Nous proposons une prise en charge par paliers en fonction des possibilités actuelles et facilement accessibles dans le tableau ci-contre. Il ne faut pas hésiter à adresser les patients à un dermatologue, voire à un centre expert sur le prurit si la prise en charge devient trop difficile.

De nombreux essais cliniques et des traitements émergents pourraient révolutionner nos pratiques.
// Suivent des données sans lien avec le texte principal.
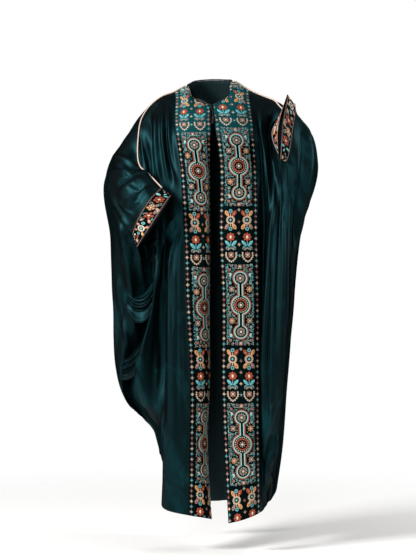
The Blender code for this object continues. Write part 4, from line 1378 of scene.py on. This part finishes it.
class BISHT_OT_fronts(bpy.types.Operator):
    """Cuts the two fronts with the fronts of their sleeves"""
    bl_idname = "bisht.fronts"
    bl_label = "Fronts"

    def execute(self, context):
        wall = sizes().velvet_wall
        for part, turn, flat, area in (("right_front", 1, (0.50, 1.38), 0.334),
                                       ("left_front", -1, (0.34, 1.38), 0.216)):
            made, cut = panel(part, worn[part], wall, turn, "silk velvet", "velvet", flat, area)
        return {"FINISHED"}


class BISHT_OT_bands(bpy.types.Operator):
    """Makes the two front bands and sews their embroidery on"""
    bl_idname = "bisht.bands"
    bl_label = "Front bands"

    def execute(self, context):
        for hand, turn in (("right", 1), ("left", -1)):
            part = f"{hand}_band"
            trimmed(part, worn[part], turn, "silk velvet ground", (BAND_WIDTH, 1.39), band_design(hand),
                    strip_of_band(hand))
        return {"FINISHED"}


class BISHT_OT_cuffs(bpy.types.Operator):
    """Makes the two cuffs and sews their embroidery on"""
    bl_idname = "bisht.cuffs"
    bl_label = "Cuffs"

    def execute(self, context):
        for hand, turn, mouth, start in (("right", -1, RIGHT_MOUTH, 18), ("left", 1, LEFT_MOUTH, 45)):
            strip = strip_of_cuff(hand, mouth)
            around = float(strip[0][-1, 0, 1])
            trimmed(f"{hand}_cuff", strip[1], turn, "black silk velvet", (CUFF_WIDTH, around),
                    cuff_design(around * 1000, turn, start), strip, closed=True)
        return {"FINISHED"}


class BISHT_OT_piping(bpy.types.Operator):
    """Lays the corded piping in the over-arm seams"""
    bl_idname = "bisht.piping"
    bl_label = "Piping"

    def execute(self, context):
        radius = sizes().piping
        for hand in ("right", "left"):
            grid, out = cloth[hand][:2]
            away = evened(out[TO_SEAM + 1:, 0], 12)
            path = grid[TO_SEAM + 1:, 0] + away * (radius + STITCHED)
            made = tube(f"{hand}_satin_piping", path, radius, finish("satin piping"), 14)
            rides(made, "piping", f"{hand}_piping")
        return {"FINISHED"}


class BISHT_OT_binding(bpy.types.Operator):
    """Rolls the black binding round the neck edge"""
    bl_idname = "bisht.binding"
    bl_label = "Neck binding"

    def execute(self, context):
        path = neck_edge(sizes().binding)
        knob = 1.3 * np.exp(-((np.hypot(path[:, 0] - KNOB[0], path[:, 2] - KNOB[1]) / KNOB_REACH) ** 4))
        path[:, 2] += sizes().binding * 0.8 * knob
        radius = sizes().binding * (1 + knob + 0.05 * np.sin(np.arange(len(path)) * 1.3))
        made = tube("black_neck_binding", path, radius, finish("black silk cord"), 14)
        rides(made, "black_trim", "neck_binding")
        return {"FINISHED"}


class BISHT_OT_tie(bpy.types.Operator):
    """Hangs the tie cord and its tassel at the closure"""
    bl_idname = "bisht.tie"
    bl_label = "Tie and tassel"

    def execute(self, context):
        path, foot = tie_path()
        knot = tassel(path[-1], foot)
        rides(knot, "black_trim", "tassel")
        made = tube("black_tie_cord", path, sizes().tie, finish("black silk cord"), 12, 3, 0.006)
        rides(made, "black_trim", "tie_cord")
        return {"FINISHED"}


class BISHT_OT_stage(bpy.types.Operator):
    """Sets the camera, a pale floor and soft studio light"""
    bl_idname = "bisht.stage"
    bl_label = "Stage and light"

    def execute(self, context):
        camera = bpy.data.cameras.new("camera")
        camera.sensor_fit = "VERTICAL"
        camera.angle = 2 * math.atan(FRAME_ROWS * PIXEL / 2 / PAPER)
        seat = set_down("camera", camera, CAMERA)
        seat.rotation_euler = (math.radians(90), 0, 0)
        context.scene.camera = seat
        paper_floor()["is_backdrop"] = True
        for name, place, size, power in LAMPS:
            lamp = bpy.data.lights.new(name, "AREA")
            lamp.size = size
            lamp.energy = power
            way = Vector(LIT) - Vector(place)
            set_down(name, lamp, place).rotation_euler = way.to_track_quat("-Z", "Y").to_euler()
        world = bpy.data.worlds.new("studio")
        context.scene.world = world
        world.use_nodes = True
        # The room's own light is low, and the paper behind the garment is lit white.
        tree = world.node_tree
        room = tree.nodes["Background"]
        room.inputs[0].default_value = (1, 1, 1, 1)
        eye = node(tree, "ShaderNodeLightPath").outputs["Is Camera Ray"]
        level = node(tree, "ShaderNodeMapRange", {"Value": eye, "To Min": ROOM_LIGHT, "To Max": 1.0})
        tree.links.new(level.outputs[0], room.inputs[1])
        context.scene.view_settings.view_transform = "Standard"
        return {"FINISHED"}


def set_down(name, data, place):
    """A camera or a lamp at its place."""
    made = bpy.data.objects.new(name, data)
    bpy.context.scene.collection.objects.link(made)
    made.location = place
    return made


def paper_floor():
    """A round of matt white paper, about 95 mm below the hem."""
    bpy.ops.object.select_all(action="DESELECT")
    bpy.ops.mesh.primitive_circle_add(vertices=96, radius=2.6, fill_type="NGON", location=(0, 0, -1.495))
    floor = bpy.context.object
    floor.name = "floor"
    made, tree, shader = new_material("matt white paper", Roughness=0.95, Specular_IOR_Level=0.1)
    place = node(tree, "ShaderNodeTexCoord").outputs["Object"]
    grain = node(tree, "ShaderNodeTexNoise", {"Vector": place, "Scale": 30})
    tree.links.new(mixed(tree, linear("#f3f2f0"), linear("#f8f7f5"), grain.outputs[0]), shader.inputs[0])
    # The paper has no edge that shows: it runs out into the white round it.
    reach = node(tree, "ShaderNodeVectorMath", {0: place}, operation="LENGTH").outputs["Value"]
    kept = node(tree, "ShaderNodeMapRange", {"Value": reach, "From Min": 0.6, "From Max": 2.4,
                                             "To Min": 1.0, "To Max": 0.0}, interpolation_type="SMOOTHSTEP")
    tree.links.new(kept.outputs[0], shader.inputs["Alpha"])
    floor.data.materials.append(made)
    return floor


def neck_edge(radius):
    """The line of the neck binding: outside the cloth's edge, all round the neck from the closure."""
    right, right_out = cloth["right"][:2]
    left, left_out = cloth["left"][:2]
    back, back_out = (part[ALONG_ARM:] for part in cloth["back"])
    parts = []
    for points, out in ((right[:TO_SEAM + 1], right_out), (back[1:-ALONG_ARM - 1], back_out),
                        (left[TO_SEAM::-1], left_out[TO_SEAM::-1])):
        away = unit(points[:, 0] - points[:, 1])
        parts.append(np.stack([points[:, 0] - out[:len(points), 0] * MID_WALL, away], axis=1))
    edge = np.concatenate(parts)
    away = evened(edge[:, 1], 14)
    along = unit(np.gradient(edge[:, 0], axis=0))
    away = unit(away - along * np.sum(away * along, axis=1, keepdims=True))
    line = edge[:, 0] + away * (radius + EDGED)
    for _ in range(3):
        line[1:-1] = (line[:-2] + 2 * line[1:-1] + line[2:]) / 4
    return line


def tie_path():
    """The tie cord's own line, as its solid has it, and the foot of the tassel."""
    thick = sizes().tie
    opening = cloth["left"][0][0][:ROWS[0] + 1]
    reach = sizes().tassel_radius * 1.15
    spots = []
    for drop, off in ((0.012, thick), (0.026, thick + 0.001), (sizes().tie_length, reach),
                      (sizes().tie_length + 0.001 + sizes().tassel_length, reach)):
        z = NECK_FRONT_HEIGHT - drop
        spots.append(np.array((0, np.interp(-z, -opening[:, 2], opening[:, 1]) - off - CLEAR, z)))
    start = neck_edge(sizes().binding)[0] + np.array((-0.0015, -sizes().binding - thick - 0.0003, 0))
    path = [start, spots[0], spots[1] + (0.002, 0, 0), spots[2] + (0.003, 0, 0)]
    return through(path, (9, 9, 9)), spots[3] + (0.003, 0, 0)


def tassel(top, foot):
    """A wound head and a skirt of threads, each a thin tube."""
    chance = np.random.default_rng(3)
    count, long, wide = sizes().threads, sizes().tassel_length, sizes().tassel_radius
    down = unit(foot - top)
    side = unit(np.cross(down, (0, 1, 0)))
    front = np.cross(down, side)
    black = finish("black silk cord")
    # The head is a smooth knob with a thread wound round its foot, where the threads of the skirt begin.
    head = top + down * (np.array((0, 0.03, 0.08, 0.14, 0.20, 0.25, 0.28)) * long)[:, None]
    pieces = [tube("head", head, np.array((0.38, 0.62, 0.72, 0.72, 0.62, 0.5, 0.45)) * wide, black, 16)]
    wrap = np.linspace(0, 5 * math.tau, 80)
    coil = (top + down * (0.25 + 0.07 * np.linspace(0, 1, 80))[:, None] * long
            + (np.cos(wrap)[:, None] * side + np.sin(wrap)[:, None] * front) * wide * 0.5)
    pieces.append(tube("wrap", coil, 0.00028, black, 6))
    for i in range(count):
        turn = i * GOLDEN_ANGLE
        spread = math.sqrt((i + 0.5) / count)
        out = np.cos(turn) * side + np.sin(turn) * front
        share = np.array((0.28, 0.36, 0.5, 0.68, 0.86, 1 - chance.uniform(0, 0.05)))
        reach = wide * spread * np.array((0.42, 0.62, 0.78, 0.86, 0.92, 0.95 + chance.uniform(-0.03, 0.05)))
        line = top + down * (share * long)[:, None] + out * reach[:, None]
        pieces.append(tube("thread", line, 0.00032, black, 5))
    return joined(pieces, "black_tassel")


class BISHT_PT_panel(bpy.types.Panel):
    """The sizes, the colours and a button for each piece"""
    bl_label = "Bisht"
    bl_idname = "BISHT_PT_panel"
    bl_space_type = "VIEW_3D"
    bl_region_type = "UI"
    bl_category = "Bisht"

    def draw(self, context):
        for group in (context.scene.bisht_sizes, context.scene.bisht_colours):
            for name in group.__annotations__:
                self.layout.prop(group, name)
        for piece in PIECES:
            self.layout.operator(piece.bl_idname)


# The stage and the cord come first
PIECES = (BISHT_OT_stage, BISHT_OT_tie, BISHT_OT_back, BISHT_OT_fronts, BISHT_OT_bands, BISHT_OT_cuffs,
          BISHT_OT_piping, BISHT_OT_binding)
CLASSES = (BishtSizes, BishtColours, *PIECES, BISHT_PT_panel)


def register():
    for made in CLASSES:
        bpy.utils.register_class(made)
    bpy.types.Scene.bisht_sizes = bpy.props.PointerProperty(type=BishtSizes)
    bpy.types.Scene.bisht_colours = bpy.props.PointerProperty(type=BishtColours)


def unregister():
    del bpy.types.Scene.bisht_colours
    del bpy.types.Scene.bisht_sizes
    for made in reversed(CLASSES):
        bpy.utils.unregister_class(made)


def main():
    """Makes the whole garment."""
    register()
    for piece in PIECES:
        group, name = piece.bl_idname.split(".")
        getattr(getattr(bpy.ops, group), name)()
    boxes = {"cad": cad_box, "visual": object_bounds()}
    boxes = {name: [[float(x) for x in corner] for corner in box] for name, box in boxes.items()}


if __name__ == "__main__":
    main()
Parmi ceux-ci : le némolizumab (inhibiteur du récepteur de l’interleukine 31),5 les inhibiteurs du récepteur NK1 (en particulier le serlopitant), les agonistes des récepteurs k (nalbuphine) et le dupilumab (inhibiteur des interleukines 4 et 13, déjà commercialisé pour la dermatite atopique).

Références

1. Pereira MP, Steinke S, Zeidler C, et al. Europea Academy of Dermatology and Venereology European Prurigo Project: expert consensus on the definition, classification and terminology of chronic prurigo.  J Eur Acad Dermatol Venereol 2018;32(7):1059-65.
2. Pereira MP, Zeidler C, Nau T, et al. Position statement: Linear prurigo is a subtype of chronic prurigo.  J Eur Acad Dermatol Venereol 2019;33(2):263-6.
3. Qureshi AA, Abate LE, Yosipovitch G, et al. A systematic review of evidence-based treatments for prurigo nodularis.  J Am Acad Dermatol 2019;80(3):756-64.
4. Weisshaar E, Szepietowski JC, Dalgard F, et al. European S2k guideline on chronic pruritus.  Acta Derm Venereol 2019;99(5):469-506.
5. Ständer S, Yosipovicth G, Legat FJ, et al. Trial of Nemolizumab in Moderate-to-Severe Prurigo Nodularis.  N Engl J Med 2020;382(8):706-16.